Here’s the breakdown for Santa Monica beaches:
• Santa Monica Beach at Montana Ave. drain: A+ (dry), no sample (wet)
• Santa Monica Beach at Pico/Kenter storm drain: A (dry), F (wet)
• Santa Monica Beach at Strand St. (in front of the restrooms): A+ (dry), no sample (wet)
• Santa Monica Beach at Wilshire Blvd. drain: A+ (dry), no sample (wet)
• Santa Monica Pier: A (dry), F (wet)
In less positive news, the 21st annual Beach Report Card says the overall water quality at Los Angeles County beaches worsened in 2010-11.

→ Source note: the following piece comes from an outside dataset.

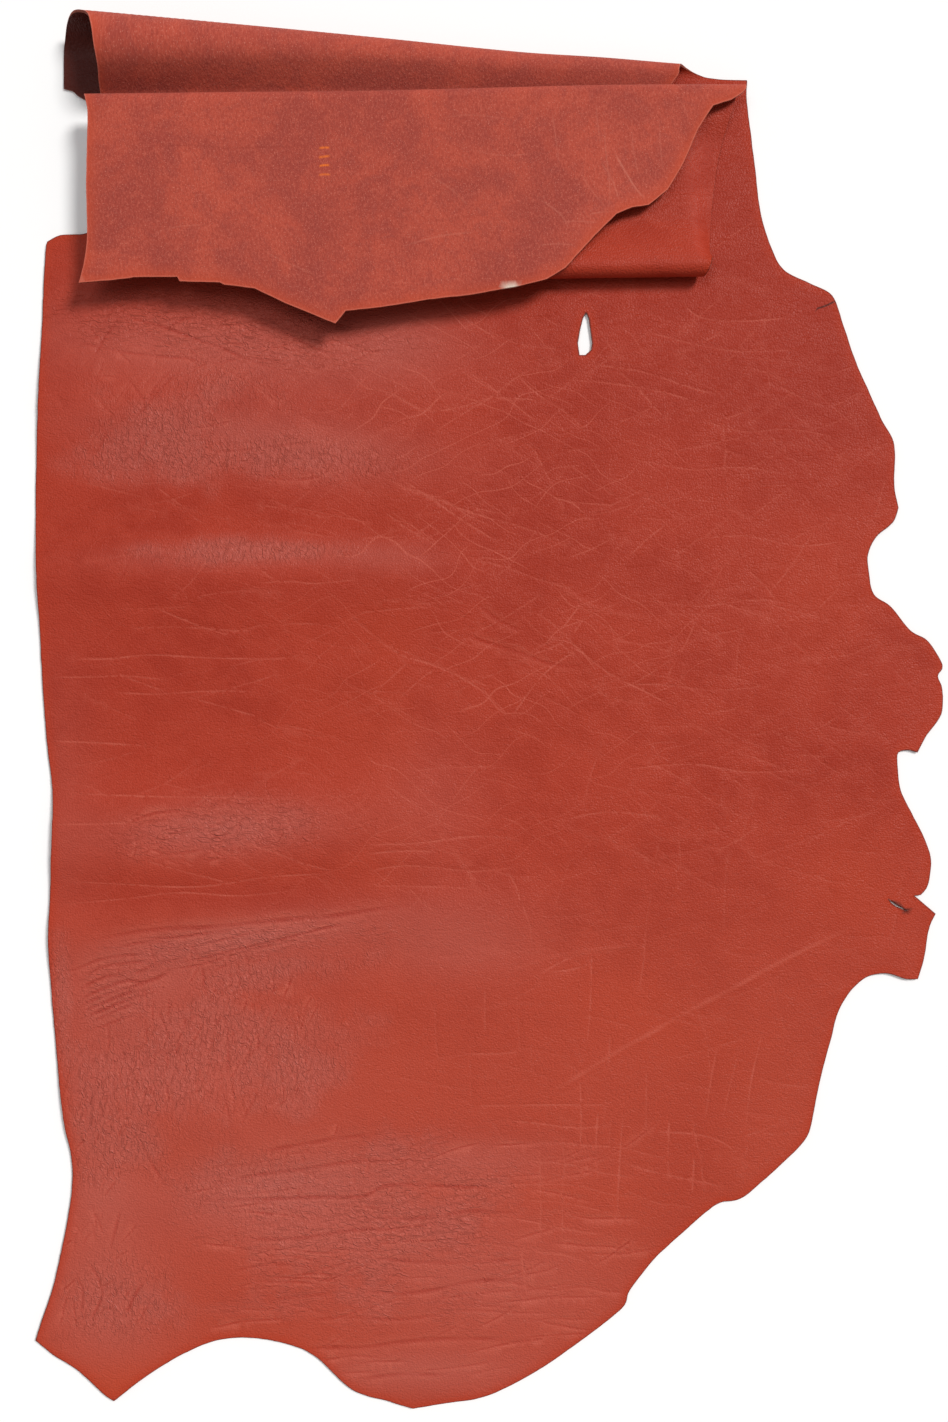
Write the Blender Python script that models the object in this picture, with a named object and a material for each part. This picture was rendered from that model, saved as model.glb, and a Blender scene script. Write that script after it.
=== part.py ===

“The decline can be attributed to a number of factors, most notably higher-than-usual rainfall totals during the reporting period,” Heal the Bay said. “Notably, some chronically polluted L.A. County beaches that had seen marked improvement reverted to poor form this year despite millions of dollars being spent on water-quality improvements.”
Seventy-five percent of L.A. County beaches received an A or B grade, compared with 80 percent last year. That’s below the California state average of 90 percent.
“Los Angeles County continues to have the greatest number of beaches with poor water-quality grades of any county in the state,” Heal the Bay said.
Heal the Bay’s “Beach Bummer” list highlights the top 10 beaches with the worst water quality. The list included four L.A. County beaches: Avalon Harbor Beach on Catalina Island, Cabrillo Beach harborside, Topanga State Beach at creek mouth, and Colorado Lagoon. Santa Cruz County’s Cowell Beach (at the wharf) topped the list.
“Despite numerous individual beach success stories, this year demonstrated that there hasn’t been progress reducing major beach pollution sources like the Los Angeles River, Malibu Creek and Topanga Creek,” Heal the Bay President Mark Gold said.
This article was updated at 3:55 p.m.